Wednesday, July 28, 2010

White Wednesday

Pale white, bright white, creamy white, blue tinted white and especially the old faded white of everything antique. And I'm standing firm. White is still my favorite color and I'm not going to be changing my mind anytime soon. Just look at this beautiful rainbow of white. Absolutely lovely!
 

I'm joining "White Wednesday" for the first time!

Monday, July 26, 2010

Sprinklers

I love rain and rainy days, but here in our highland climate rain is sporadic and unusual in summer. So I just have to enjoy and appreciate what I have....
Sprinklers! They’re a delightful note in the early morning, a daily celebration of shiny silvery drops... I do not want to miss a single cycle... It’s an enchanted time of day. Water pours forth like a rainbow against the sun’s shiny rays, playing on the lilies, making puddles among the tall gladiolus, which by the way, are deliciously starting to bloom in magical colors of carmine and soft lime green... I love the misty gray rainbow that water forms against the greenery of the garden, making it look somewhat obscure and mystical, almost sacred... this picture in particular reminds me of the garden with the famous "Bird Girl" statue at "Midnight in the Garden of Good and Evil", although I like to think that my garden is a garden of good, and that has nothing to do with evil.
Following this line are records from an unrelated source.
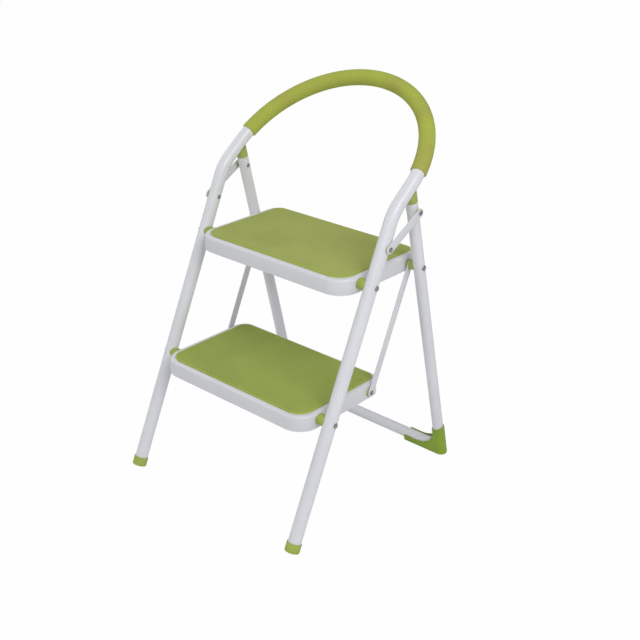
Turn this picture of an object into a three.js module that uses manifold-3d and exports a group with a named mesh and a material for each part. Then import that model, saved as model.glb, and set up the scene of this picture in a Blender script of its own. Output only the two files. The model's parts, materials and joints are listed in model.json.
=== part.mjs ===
// A folding two-step stool with a hoop handle, in millimetres: X to the right, Y to the back, Z up.
// It stands open on the floor at Z zero. The front legs and the hoop are one tube, the rear legs and
// the floor bar are another, and two pressed treads, two pairs of links and their bolts join them.

import * as THREE from 'three';
import { mergeVertices, toCreasedNormals } from 'three/addons/utils/BufferGeometryUtils.js';
import Module from 'manifold-3d';

const wasm = await Module();
wasm.setup();

// Fits and cutters
const seatGap = 0.3;
const shaftGap = 0.3;
const cutOverrun = 10;

// Places of the treads, from which the legs take their spacing and their length
const upperBoltDistance = 499.3;
const treadPitch = 251.1;
const treadWidth = 370;
const treadToFrontLegAxis = 25.8;
const treadToRearLegAxis = 25.3;
const upperBoltToHoopBend = 133.4;

// Front tube: two legs, a bend on each side and the arch of the hoop
const frontTubeDiameter = 25;
const frontTubeWall = 1.2;
const frontLegSpacing = treadWidth + 2 * treadToFrontLegAxis;
const frontLegLeanDegrees = 24.5;
const frontLegLength = upperBoltDistance + upperBoltToHoopBend;
const hoopBendRadius = 85;
const hoopLeanDegrees = 51.7;
const hoopStraightLength = 57.9;
const gripDiameter = 30.5;
const gripBoreGap = 0.35;
const gripStartDegrees = 8.4;
const frontFootDiameter = 28;
const frontFootHeight = 18;
const frontFootSole = 4;
const frontFootRounding = 2;

// Treads, measured from the bolt on which each one turns
const treadFrontReach = 46.2;
const treadRearReach = 180.3;
const treadRimHeight = 12.5;
const treadSkirtDrop = 17.4;
const treadSheet = 1.6;
const treadFrontCorner = 40;
const treadRearCorner = 28;
const treadEdgeRounding = 5;
const rearPivotReach = 140.9;
const rearPivotDrop = 4.3;
const matSideInset = 11.2;
const matFrontInset = 10;
const matRearInset = 6.5;
const matRecess = 2.3;
const matThickness = 4;
const matEdgeBevel = 0.8;

// Rear tube: two legs and the floor bar, carried on the upper tread's rear bolts
const rearTubeDiameter = 22;
const rearTubeWall = 1.2;
const rearLegSpacing = treadWidth + 2 * treadToRearLegAxis;
const rearLegLeanDegrees = 14.05;
const rearBendRadius = 42;
const rearTopAboveBrace = 18.4;
const bootWall = 1.8;
const bootSole = 3;
const bootReach = 86;
const bootRimHeight = 55.5;
const bootRimTiltDegrees = 19;
const bootCornerRounding = 5.5;
const bootLipRise = 3.5;
const bootFillet = 50;
const bootFilletReach = 8.1;
const bootScrewDiameter = 4;
const bootScrewBite = 8;
const bootScrewHeadDiameter = 8.4;
const bootScrewHeadHeight = 2.4;
const stopCapHeight = 26;
const stopCapPlug = 12;
const stopCapWing = 11.5;

// Links and braces: flat bars, washers and spacers
const bracePivotDistance = 118;
const foldedTubeGap = 2.5;
const linkWidth = 15;
const linkThickness = 2.2;
const linkWasherThickness = 3;
const linkWasherDiameter = 16.5;
const braceWidth = 16;
const braceThickness = 2.5;
const braceWasherThickness = 1.4;
const braceWasherDiameter = 15;
const braceBushDiameter = 12.5;
const frontSpacerDiameter = 21;
const rearSpacerDiameter = 19;

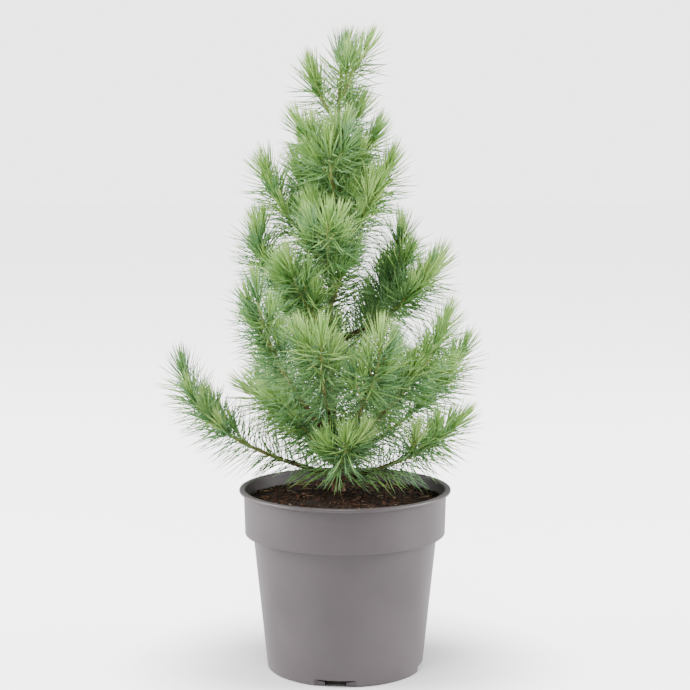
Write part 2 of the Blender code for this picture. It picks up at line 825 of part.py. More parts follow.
def keep_largest(target):
    """Drop any loose scrap, or sealed hollow, that the fusing left."""
    bm = bmesh.new()
    bm.from_mesh(target.data)
    for shell in shells(bm)[:-1]:
        bmesh.ops.delete(bm, geom=shell, context="FACES")
    bmesh.ops.triangulate(bm, faces=bm.faces)
    bm.to_mesh(target.data)
    bm.free()


def collar_shoots():
    """The short sprays round the upper trunk."""
    made = []
    for index in range(COLLAR_COUNT):
        share = index / (COLLAR_COUNT - 1)
        height = COLLAR_FIRST_HEIGHT + (COLLAR_LAST_HEIGHT - COLLAR_FIRST_HEIGHT) * share
        azimuth = COLLAR_FIRST_AZIMUTH + COLLAR_STEP * index
        name = f"collar_{index + 1:02d}"
        rises = (COLLAR_FOOT_RISE, COLLAR_TIP_RISE)
        made.append(Shoot(name, height, azimuth, 0, COLLAR_LENGTH, *rises))
    return made


def leader_path():
    """The leader's axis, which carries on from the trunk's tip."""
    low = trunk_point(TRUNK_LENGTH)
    high = trunk_point(TRUNK_LENGTH + LEADER_LENGTH)
    way = (high - low).normalized()
    azimuth = math.degrees(math.atan2(way.y, way.x))
    rise = math.degrees(math.asin(way.z))
    return Path(low + Vector((0, 0, GAP)), azimuth, 0, LEADER_LENGTH, rise, rise)


def main():
    clear_scene()
    make_pot()
    make_soil()
    make_trunk()
    space = Space()
    heights = [TRUNK_LENGTH * step / TRUNK_RINGS for step in range(TRUNK_RINGS + 1)]
    space.add_limb([trunk_point(h) for h in heights], [trunk_radius(h) for h in heights])
    masses = []
    for index, shoot in enumerate(SHOOTS + tuple(collar_shoots())):
        path = shoot_path(shoot)
        start, foot_rise = 0.0, 0.0
        if shoot.length >= BOUGH_LENGTH:
            end = shoot.length * BOUGH_SHARE
            space.add_limb(*make_bough(shoot, path, end))
            start, foot_rise = end + GAP, None
        core = Core(path, start, shoot.length, CORE_RADIUS, CORE_TIP_RADIUS, foot_rise)
        masses.append(Mass("needles_" + shoot.name, core, FIRST_SEED + index))
    path = leader_path()
    core = Core(path, 0.0, path.length, TRUNK_TIP_RADIUS, CORE_TIP_RADIUS, math.pi / 2)
    masses.append(Mass("needles_leader", core, FIRST_SEED - 1))
    for index, mass in enumerate(masses):
        space.add_core(index, 0, mass.cores[0])
    space.settle()
    for index, mass in enumerate(masses):
        add_twigs(space, mass, index)
    for index, mass in enumerate(masses):
        make_mass(space, mass, index)


main()
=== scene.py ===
# Potted silver crest stone pine: bark, twigs, needles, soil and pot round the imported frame.
# Metres, +Z up, origin at the centre of the pot's underside, viewer at -Y.

import itertools
import math
import random

import bmesh
import bpy
import numpy as np
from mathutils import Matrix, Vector, noise


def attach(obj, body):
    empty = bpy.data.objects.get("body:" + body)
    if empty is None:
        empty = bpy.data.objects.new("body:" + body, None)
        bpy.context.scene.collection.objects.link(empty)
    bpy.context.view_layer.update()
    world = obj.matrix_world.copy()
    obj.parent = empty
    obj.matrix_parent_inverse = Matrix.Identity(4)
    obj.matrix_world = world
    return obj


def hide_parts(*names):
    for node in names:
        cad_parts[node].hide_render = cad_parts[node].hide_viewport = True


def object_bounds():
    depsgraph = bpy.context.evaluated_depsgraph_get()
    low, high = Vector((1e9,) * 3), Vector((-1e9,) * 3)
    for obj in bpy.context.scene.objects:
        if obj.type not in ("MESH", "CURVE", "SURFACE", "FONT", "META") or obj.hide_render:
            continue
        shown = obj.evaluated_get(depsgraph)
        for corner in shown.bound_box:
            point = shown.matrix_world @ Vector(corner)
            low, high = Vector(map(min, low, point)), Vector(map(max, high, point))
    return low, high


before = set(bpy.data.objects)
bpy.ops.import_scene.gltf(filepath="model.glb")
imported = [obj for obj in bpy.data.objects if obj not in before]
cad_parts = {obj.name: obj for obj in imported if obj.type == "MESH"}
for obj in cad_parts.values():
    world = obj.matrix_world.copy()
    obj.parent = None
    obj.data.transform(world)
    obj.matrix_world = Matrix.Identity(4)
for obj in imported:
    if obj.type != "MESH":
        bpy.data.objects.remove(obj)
solidBox = [list(corner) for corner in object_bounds()]
massNodes = sorted(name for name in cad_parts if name.startswith("needles_"))
boughNodes = sorted(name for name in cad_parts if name.startswith("bough_"))
print("frame loaded with", len(massNodes), "masses and", len(boughNodes), "boughs")


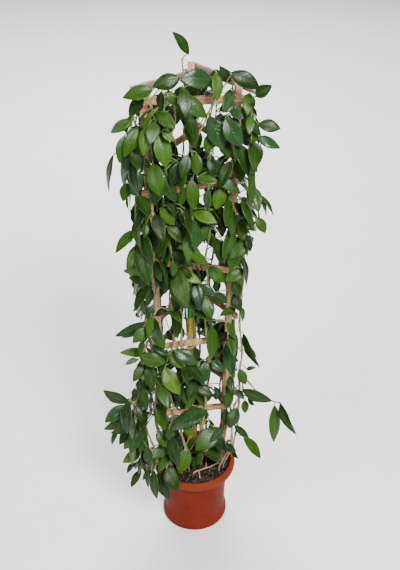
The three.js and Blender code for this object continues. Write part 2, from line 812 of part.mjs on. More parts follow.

Although each picture might look the same to you, if you look closely and pay attention to details you'll see that each water pattern is different and that no droplet is the same... each one has a proper name, and a personality all of their own... I love hearing the water making beautiful music, tapping on the roses, splattering on the windowpane... Magic lingers a little bit longer every morning after the sprinkler celebration ceases... the garden is swathed in tiny shinny stars, and wet grasses whisper softly as they sway and lean against each other under the morning sun....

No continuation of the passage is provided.